== Requirements ==
Quote, without change, all of the lines that follow.

━━━━

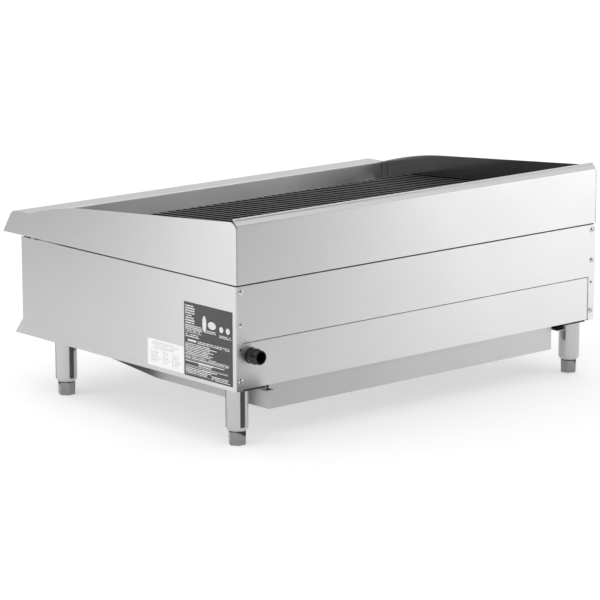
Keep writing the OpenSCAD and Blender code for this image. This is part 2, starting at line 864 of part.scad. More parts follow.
steel() knob_bezels();
steel_dark() pilot_line();
steel_dark() base_rail(1);  // base_rail_right
steel_dark() base_rail(-1);  // base_rail_left
steel_dark() base_cross_rails();
steel_dark() tray_runner(1);  // tray_runner_right
steel_dark() tray_runner(-1);  // tray_runner_left
steel() drip_tray();
steel() tray_handle();
black() leg_gussets();
steel() leg_tube(1, leg_rear);  // leg_rear_right
steel() leg_tube(-1, leg_rear);  // leg_rear_left
steel() leg_tube(1, leg_front);  // leg_front_right
steel() leg_tube(-1, leg_front);  // leg_front_left
steel() foot(1, leg_rear, 0);  // foot_rear_right
steel() foot(-1, leg_rear, 40);  // foot_rear_left
steel() foot(1, leg_front, 10);  // foot_front_right
steel() foot(-1, leg_front, 25);  // foot_front_left
steel() panel_screws();
color("#4d4f51") rating_label();
color("#ececec") data_label();
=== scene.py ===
"""Looks for a countertop gas charbroiler: procedural materials, detail pieces, soft studio light and camera.

Metres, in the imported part's frame: +X is the operator's right, -Y is the operator's side, +Z is up.
"""

import json
import math

import bmesh
import bpy
from mathutils import Matrix, Vector


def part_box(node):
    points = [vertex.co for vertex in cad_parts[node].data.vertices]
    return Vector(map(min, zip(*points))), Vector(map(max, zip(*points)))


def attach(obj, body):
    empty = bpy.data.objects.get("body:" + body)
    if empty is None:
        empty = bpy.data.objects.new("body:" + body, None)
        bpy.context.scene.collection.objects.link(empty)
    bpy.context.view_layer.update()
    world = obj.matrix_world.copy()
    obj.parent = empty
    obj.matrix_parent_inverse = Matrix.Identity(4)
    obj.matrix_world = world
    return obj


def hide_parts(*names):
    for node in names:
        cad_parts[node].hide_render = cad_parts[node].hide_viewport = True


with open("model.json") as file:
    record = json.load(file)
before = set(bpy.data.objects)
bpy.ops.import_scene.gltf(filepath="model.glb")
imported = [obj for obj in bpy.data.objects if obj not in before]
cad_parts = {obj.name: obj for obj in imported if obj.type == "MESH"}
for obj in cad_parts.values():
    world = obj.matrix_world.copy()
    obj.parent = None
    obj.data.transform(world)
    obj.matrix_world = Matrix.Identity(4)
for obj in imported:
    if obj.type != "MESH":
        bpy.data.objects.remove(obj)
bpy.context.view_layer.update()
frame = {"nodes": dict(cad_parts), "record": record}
NODES = frame["nodes"]
SLOT_OF = {entry["node"]: entry["material_slot"] for entry in frame["record"]["subparts"]}
BODY_OF = {node: body for body, nodes in frame["record"]["behaviour"]["bodies"].items() for node in nodes}
MM = 0.001

# The tint of bare stainless steel
COOL = (1.0, 1.0, 1.01)
# A sheet's face counts as an inner one from this far out, if it looks back towards the middle
INNER_FROM = 200.0 * MM
# The stainless slot gets painted shade below this level, where only the drip tray has it
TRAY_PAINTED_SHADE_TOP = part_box("drip_tray")[1][2] + 0.8 * MM
# The polished slot is darker below this level, on the feet
FOOT_FINISH_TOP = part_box("leg_rear_right")[0][2] - 0.2 * MM

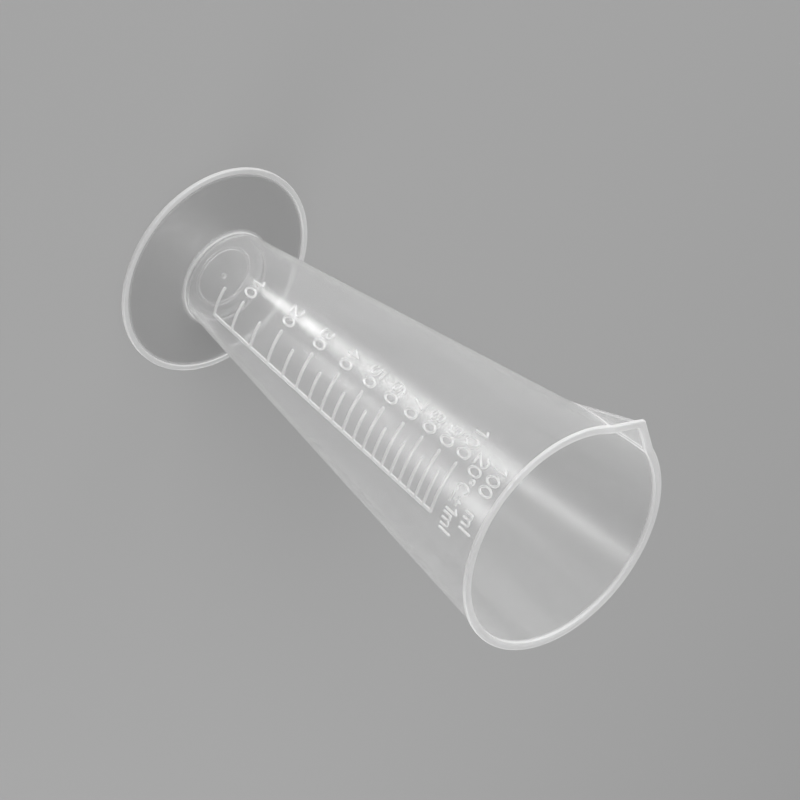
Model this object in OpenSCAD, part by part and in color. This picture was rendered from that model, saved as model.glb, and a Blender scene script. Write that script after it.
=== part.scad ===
// Conical measure for mixing chemicals: a flared, translucent cup of 100 ml on a shallow round foot,
// with a pouring spout pinched into its rim and a raised scale on its front. Millimetres, +Z up.
// The foot stands on Z = 0, the cup's axis is the Z axis, the spout points along -X and the scale
// faces -Y. The real object is one moulding, so its sub-parts meet face to face with no gap.

/* [Cup] */
// Height of the top of the rim above the table
cup_h = 126.2; // [90:0.1:200]
// Outside radius of the cup's wall just under the rim
mouth_r = 26.4; // [20:0.1:45]
// Outside radius of the cup's wall where it meets the foot
base_r = 11.8; // [9:0.1:18]
// Thickness of the wall, measured level
wall_t = 1.1; // [0.7:0.05:2]
// Thickness of the cup's floor
floor_t = 1.6; // [0.8:0.05:3]
// Radius of the raised ring under the floor
floor_ring_r = 7.3; // [4:0.1:8]
// Diameter of the nub that the moulding's gate left under the floor
gate_d = 1.2; // [0.6:0.1:2]

/* [Rim] */
// Height of the bead round the rim
bead_h = 0.9; // [0.6:0.05:3]
// How far the bead stands out from the wall
bead_out = 0.7; // [0.3:0.05:2]
// Radius of the bead's rounded shoulder
bead_round = 0.4; // [0.1:0.05:0.5]

/* [Spout] */
// How far the spout's ridge reaches from the cup's axis, at the top of the wall
spout_reach = 29.5; // [28.5:0.1:34]
// Height of the spout, from the foot of its ridge to the top of the wall
spout_h = 18.7; // [10:0.1:30]
// Angle from the ridge to each crease where the spout's sides meet the wall, at the top
spout_spread = 17.3; // [10:0.1:24]

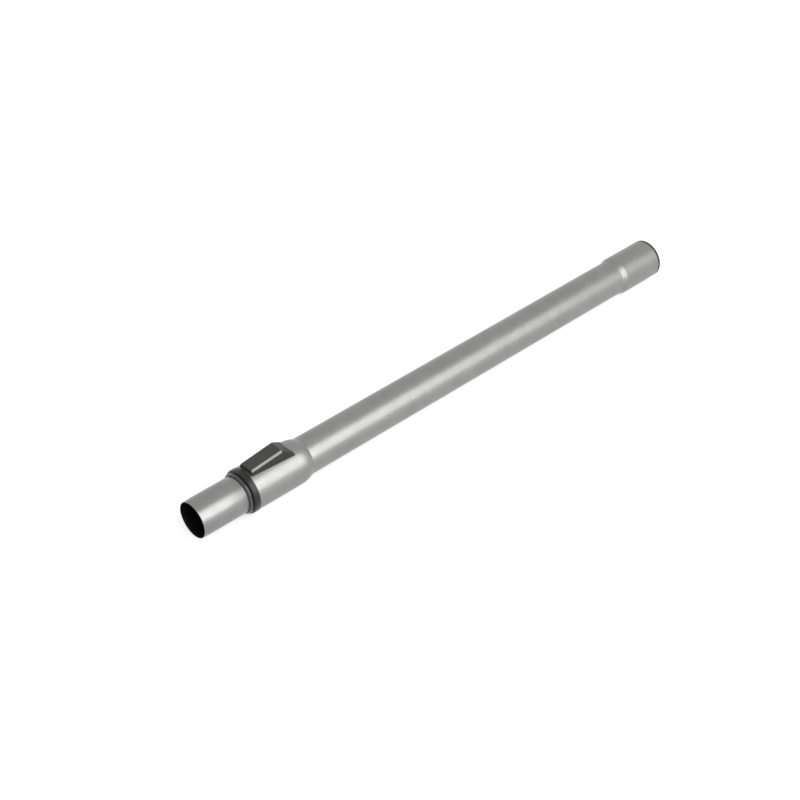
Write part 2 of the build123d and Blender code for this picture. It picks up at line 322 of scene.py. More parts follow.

━━━━

== Reply to the exercise ==
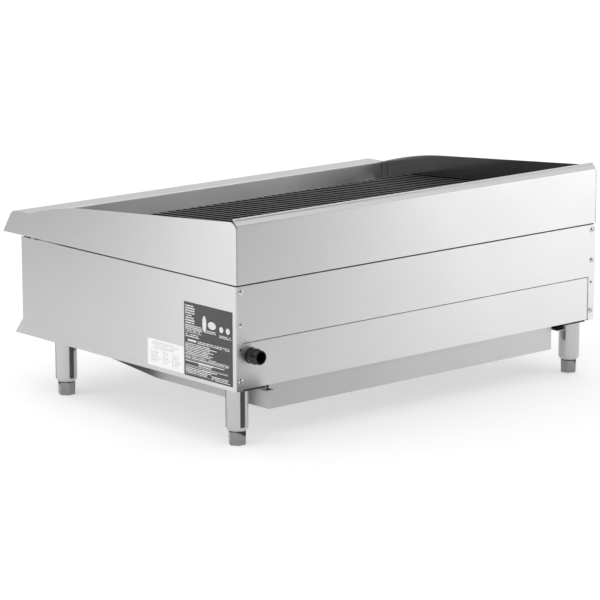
Keep writing the OpenSCAD and Blender code for this image. This is part 2, starting at line 864 of part.scad. More parts follow.
steel() knob_bezels();
steel_dark() pilot_line();
steel_dark() base_rail(1);  // base_rail_right
steel_dark() base_rail(-1);  // base_rail_left
steel_dark() base_cross_rails();
steel_dark() tray_runner(1);  // tray_runner_right
steel_dark() tray_runner(-1);  // tray_runner_left
steel() drip_tray();
steel() tray_handle();
black() leg_gussets();
steel() leg_tube(1, leg_rear);  // leg_rear_right
steel() leg_tube(-1, leg_rear);  // leg_rear_left
steel() leg_tube(1, leg_front);  // leg_front_right
steel() leg_tube(-1, leg_front);  // leg_front_left
steel() foot(1, leg_rear, 0);  // foot_rear_right
steel() foot(-1, leg_rear, 40);  // foot_rear_left
steel() foot(1, leg_front, 10);  // foot_front_right
steel() foot(-1, leg_front, 25);  // foot_front_left
steel() panel_screws();
color("#4d4f51") rating_label();
color("#ececec") data_label();
=== scene.py ===
"""Looks for a countertop gas charbroiler: procedural materials, detail pieces, soft studio light and camera.

Metres, in the imported part's frame: +X is the operator's right, -Y is the operator's side, +Z is up.
"""

import json
import math

import bmesh
import bpy
from mathutils import Matrix, Vector


def part_box(node):
    points = [vertex.co for vertex in cad_parts[node].data.vertices]
    return Vector(map(min, zip(*points))), Vector(map(max, zip(*points)))


def attach(obj, body):
    empty = bpy.data.objects.get("body:" + body)
    if empty is None:
        empty = bpy.data.objects.new("body:" + body, None)
        bpy.context.scene.collection.objects.link(empty)
    bpy.context.view_layer.update()
    world = obj.matrix_world.copy()
    obj.parent = empty
    obj.matrix_parent_inverse = Matrix.Identity(4)
    obj.matrix_world = world
    return obj


def hide_parts(*names):
    for node in names:
        cad_parts[node].hide_render = cad_parts[node].hide_viewport = True


with open("model.json") as file:
    record = json.load(file)
before = set(bpy.data.objects)
bpy.ops.import_scene.gltf(filepath="model.glb")
imported = [obj for obj in bpy.data.objects if obj not in before]
cad_parts = {obj.name: obj for obj in imported if obj.type == "MESH"}
for obj in cad_parts.values():
    world = obj.matrix_world.copy()
    obj.parent = None
    obj.data.transform(world)
    obj.matrix_world = Matrix.Identity(4)
for obj in imported:
    if obj.type != "MESH":
        bpy.data.objects.remove(obj)
bpy.context.view_layer.update()
frame = {"nodes": dict(cad_parts), "record": record}
NODES = frame["nodes"]
SLOT_OF = {entry["node"]: entry["material_slot"] for entry in frame["record"]["subparts"]}
BODY_OF = {node: body for body, nodes in frame["record"]["behaviour"]["bodies"].items() for node in nodes}
MM = 0.001

# The tint of bare stainless steel
COOL = (1.0, 1.0, 1.01)
# A sheet's face counts as an inner one from this far out, if it looks back towards the middle
INNER_FROM = 200.0 * MM
# The stainless slot gets painted shade below this level, where only the drip tray has it
TRAY_PAINTED_SHADE_TOP = part_box("drip_tray")[1][2] + 0.8 * MM
# The polished slot is darker below this level, on the feet
FOOT_FINISH_TOP = part_box("leg_rear_right")[0][2] - 0.2 * MM

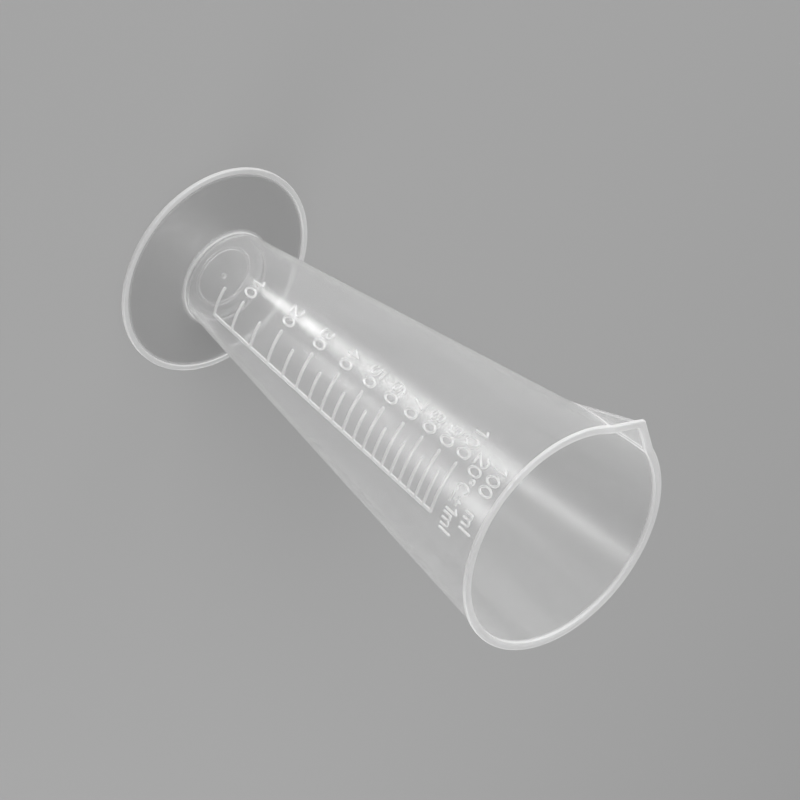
Model this object in OpenSCAD, part by part and in color. This picture was rendered from that model, saved as model.glb, and a Blender scene script. Write that script after it.
=== part.scad ===
// Conical measure for mixing chemicals: a flared, translucent cup of 100 ml on a shallow round foot,
// with a pouring spout pinched into its rim and a raised scale on its front. Millimetres, +Z up.
// The foot stands on Z = 0, the cup's axis is the Z axis, the spout points along -X and the scale
// faces -Y. The real object is one moulding, so its sub-parts meet face to face with no gap.

/* [Cup] */
// Height of the top of the rim above the table
cup_h = 126.2; // [90:0.1:200]
// Outside radius of the cup's wall just under the rim
mouth_r = 26.4; // [20:0.1:45]
// Outside radius of the cup's wall where it meets the foot
base_r = 11.8; // [9:0.1:18]
// Thickness of the wall, measured level
wall_t = 1.1; // [0.7:0.05:2]
// Thickness of the cup's floor
floor_t = 1.6; // [0.8:0.05:3]
// Radius of the raised ring under the floor
floor_ring_r = 7.3; // [4:0.1:8]
// Diameter of the nub that the moulding's gate left under the floor
gate_d = 1.2; // [0.6:0.1:2]

/* [Rim] */
// Height of the bead round the rim
bead_h = 0.9; // [0.6:0.05:3]
// How far the bead stands out from the wall
bead_out = 0.7; // [0.3:0.05:2]
// Radius of the bead's rounded shoulder
bead_round = 0.4; // [0.1:0.05:0.5]

/* [Spout] */
// How far the spout's ridge reaches from the cup's axis, at the top of the wall
spout_reach = 29.5; // [28.5:0.1:34]
// Height of the spout, from the foot of its ridge to the top of the wall
spout_h = 18.7; // [10:0.1:30]
// Angle from the ridge to each crease where the spout's sides meet the wall, at the top
spout_spread = 17.3; // [10:0.1:24]

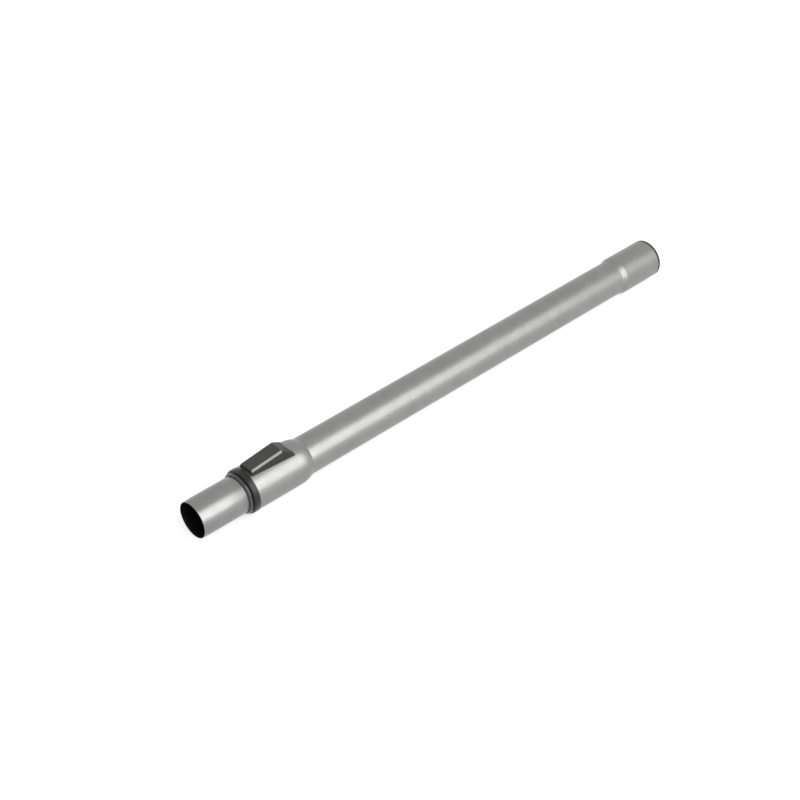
Write part 2 of the build123d and Blender code for this picture. It picks up at line 322 of scene.py. More parts follow.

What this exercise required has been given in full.